We appreciate the importance of enhanced clarity and transparency in reporting of the linear mixed effects models. Following the reviewer’s guidance, we added a table that lists all predictors, including both fixed and random effects, for all linear and logistic mixed effect models (Supplementary file 1C). We also revised the language within the manuscript (Materials and methods subsection “Statistical Analysis”) to increase clarity regarding nuisance variables and point readers to Supplementary file 1C.

2) Reviewers were confused by reporting what are essentially the same models twice, with one set having age moderate the effect. This is particularly problematic as some of the effects in the first part of the results are actually moderated by age (for example, there was an Age Reinstatement interaction predicting AH success). Significant interactions with age make the earlier results from models that did not have an age interaction term more difficult to interpret. Reviewers request that the authors consider including only the larger models with the age-by-predictor of interest terms in the main paper, reporting whether the age-by-fixed effect interaction terms were significant or not. Additional models might be better put into the supplementary material if the authors deem them necessary to report. Reviewers believe this will improve the overall clarify of the statistical approach.

We thank the reviewers for pointing out this potentially confusing and redundant description of models. Following their guidance, we revised the Results section to describe only the larger models that include the age-by-predictor of interest effects.

3) There are many known issues with interpreting mediation from cross-sectional samples (see Raz and Lindenburger, 2011, Psychological Bulletin; Maxwell and Cole, 2007, Psychological Methods), and thus the conclusions one can draw from them here are limited. Here, we note that the mediation analyses were not critical to the paper's main conclusions. As such, the reviewers recommend removing the mediation analyses to improve the flow of the paper and reduce the already large number of analyses. However, we acknowledge that this issue might still be debated in the field and that mediation analyses are regularly reported in cross-sectional studies. For this reason, reviewers believe it is the authors' right to decide the best course of action for their paper. If the authors elect to keep the mediation analysis, please add more details about it to the Materials and methods and discuss its limitations in a cross-sectional study.

We thank the reviewers for drawing our attention to these conceptual discussions regarding mediation analyses in cross-sectional designs. We appreciate and agree with the challenges inherent to interpreting mediation in this context. As the reviewers note, the mediation analysis is not central to the study’s aims or results; following their guidance, we removed this analysis from the paper.

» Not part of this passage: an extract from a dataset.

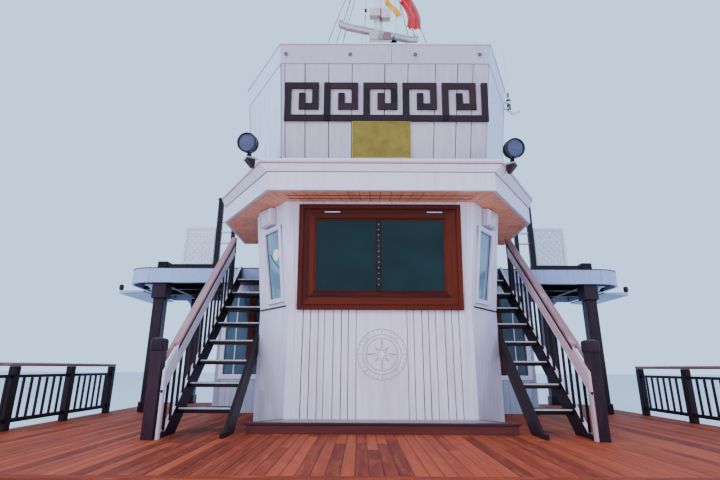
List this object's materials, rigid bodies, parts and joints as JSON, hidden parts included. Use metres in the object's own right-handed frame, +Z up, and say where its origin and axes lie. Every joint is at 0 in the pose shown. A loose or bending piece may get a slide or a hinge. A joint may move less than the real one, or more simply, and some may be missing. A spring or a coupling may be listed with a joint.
{
  "type": "ship's wheelhouse with its strip of deck",
  "caption": "White planked wheelhouse of a cruise junk with a flared eave, a tall roof screen, a signal mast, open stairs and a roof deck, on its own strip of deck.",
  "frame": {"origin": "centre of the underside of the deck frame", "axes": "+Z up, +Y aft, +X to port; the front window looks along -Y"},
  "size_m": [10.6, 7.3, 10.8853],
  "materials": {
    "white_paint": "white gloss paint on boards",
    "varnished_wood": "deep red-brown gloss varnish",
    "dark_wood": "dark brown stain, satin",
    "deck_wood": "oiled red-brown planks",
    "rail_wood": "worn pink-brown varnish",
    "step_wood": "dark red-brown paint",
    "window_glass": "dark green-tinted",
    "pale_glass": "pale blue, clear",
    "lamp_metal": "black enamel",
    "mast_paint": "white enamel",
    "stay_wire": "twisted wire",
    "radar_paint": "white moulded",
    "yellow_cloth": "thin woven",
    "red_cloth": "thin woven"
  },
  "bodies": {
    "house": {"aft_post_port": "dark_wood", "aft_post_stbd": "dark_wood", "deck_frame": "dark_wood", "deck_planking": "deck_wood", "eave_roof": "white_paint", "flag_red": "red_cloth", "flag_yellow": "yellow_cloth", "flood_lamp_port": "white_paint", "flood_lamp_stbd": "white_paint", "front_glass": "window_glass", "front_step": "step_wood", "front_window_frame": "varnished_wood", "helm_desk": "varnished_wood", "lattice_screen_port": "white_paint", "lattice_screen_stbd": "white_paint", "mast": "mast_paint", "mast_stays": "stay_wire", "newel_port": "dark_wood", "newel_stbd": "dark_wood", "radar_pedestal": "radar_paint", "roof_deck": "white_paint", "roof_post_port": "dark_wood", "roof_post_stbd": "dark_wood", "saloon_glass_port": "pale_glass", "saloon_glass_stbd": "pale_glass", "saloon_walls": "white_paint", "screen_canted_port": "white_paint", "screen_canted_stbd": "white_paint", "screen_front": "white_paint", "screen_side_port": "white_paint", "screen_side_stbd": "white_paint", "searchlight_base_port": "lamp_metal", "searchlight_base_stbd": "lamp_metal", "side_light_frame_port": "white_paint", "side_light_frame_stbd": "white_paint", "side_light_glass_port": "pale_glass", "side_light_glass_stbd": "pale_glass", "side_rail_port": "dark_wood", "side_rail_stbd": "dark_wood", "soffit": "white_paint", "stair_port": "dark_wood", "stair_rail_port": "rail_wood", "stair_rail_stbd": "rail_wood", "stair_stbd": "dark_wood", "terrace_post_port": "dark_wood", "terrace_post_stbd": "dark_wood", "wall_back_upper": "white_paint", "wall_canted_port": "white_paint", "wall_canted_stbd": "white_paint", "wall_front": "white_paint", "wall_side_port": "white_paint", "wall_side_stbd": "white_paint", "whip_aerial": "radar_paint"},
    "radar": {"radar_scanner": "radar_paint"},
    "fork_port": {"searchlight_fork_port": "lamp_metal"},
    "head_port": {"searchlight_head_port": "lamp_metal"},
    "fork_stbd": {"searchlight_fork_stbd": "lamp_metal"},
    "head_stbd": {"searchlight_head_stbd": "lamp_metal"},
    "wheel": {"helm_wheel": "varnished_wood"},
    "door": {"back_door": "varnished_wood"}
  },
  "joints": [
    {"name": "radar_turn", "type": "hinge", "parent": "house", "child": "radar", "pos_m": [0.05, -0.35, 6.8953], "axis": [0, 0, 1], "continuous": true},
    {"name": "lamp_pan_port", "type": "hinge", "parent": "house", "child": "fork_port", "pos_m": [1.85, -1.45, 3.8353], "axis": [0, 0, 1], "range_deg": [-120, 120]},
    {"name": "lamp_tilt_port", "type": "hinge", "parent": "fork_port", "child": "head_port", "pos_m": [1.85, -1.45, 3.8353], "axis": [0.9925, 0.1219, 0], "range_deg": [-59, 16]},
    {"name": "lamp_pan_stbd", "type": "hinge", "parent": "house", "child": "fork_stbd", "pos_m": [-1.85, -1.45, 3.9053], "axis": [0, 0, 1], "range_deg": [-120, 120]},
    {"name": "lamp_tilt_stbd", "type": "hinge", "parent": "fork_stbd", "child": "head_stbd", "pos_m": [-1.85, -1.45, 3.9053], "axis": [0.9925, -0.1219, 0], "range_deg": [-59, 16]},
    {"name": "helm_turn", "type": "hinge", "parent": "house", "child": "wheel", "pos_m": [0, 0.17, 1.2553], "axis": [0, 1, 0], "continuous": true},
    {"name": "back_door_swing", "type": "hinge", "parent": "house", "child": "door", "pos_m": [0.392, 2.802, 1.2453], "axis": [0, 0, -1], "range_deg": [0, 105]}
  ]
}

4) There is growing appreciate in the literature about how fidelity of representation at encoding might explain some of the observed age differences in retrieval (at the behavioral or neural levels; for recent reviews, see Koen and Rugg, 2019, TICs; Koen et al., 2020, Current Opinion in Behavioral Sciences). As such, it would be appropriate to include more about the simple relationships between encoding strength and the various retrieval measures. The authors state that encoding strength is correlated with reinstatement strength and subsequently include it as a covariate of no interest in their statistical models. I understand that this demonstrates that action at retrieval is an additional and important contributor. However, it seems as though more information on encoding strength on its own is warranted. Please report whether there are age effects on the encoding classification data. As I understand it, encoding strength does not "explain away" the age effects observed here – is that correct? At the conceptual level, I believe the relationship among hippocampal activity, reinstatement, and memory success should be intact even when encoding strength is weak, but perhaps this has a larger effect on the reinstatement piece (i.e., less on hippocampal activity)? While we understand the encoding classification data is not central to the aims of this paper, it deserves some mention to show that this task can replicate prior findings showing reductions in multivariate measures of neural selectivity (see Carp et al., 2011; Park et al., 2010; 2012; Koen et al., 2019). These papers also warrant citing in the relevant spots when discussing neural dedifferentiation.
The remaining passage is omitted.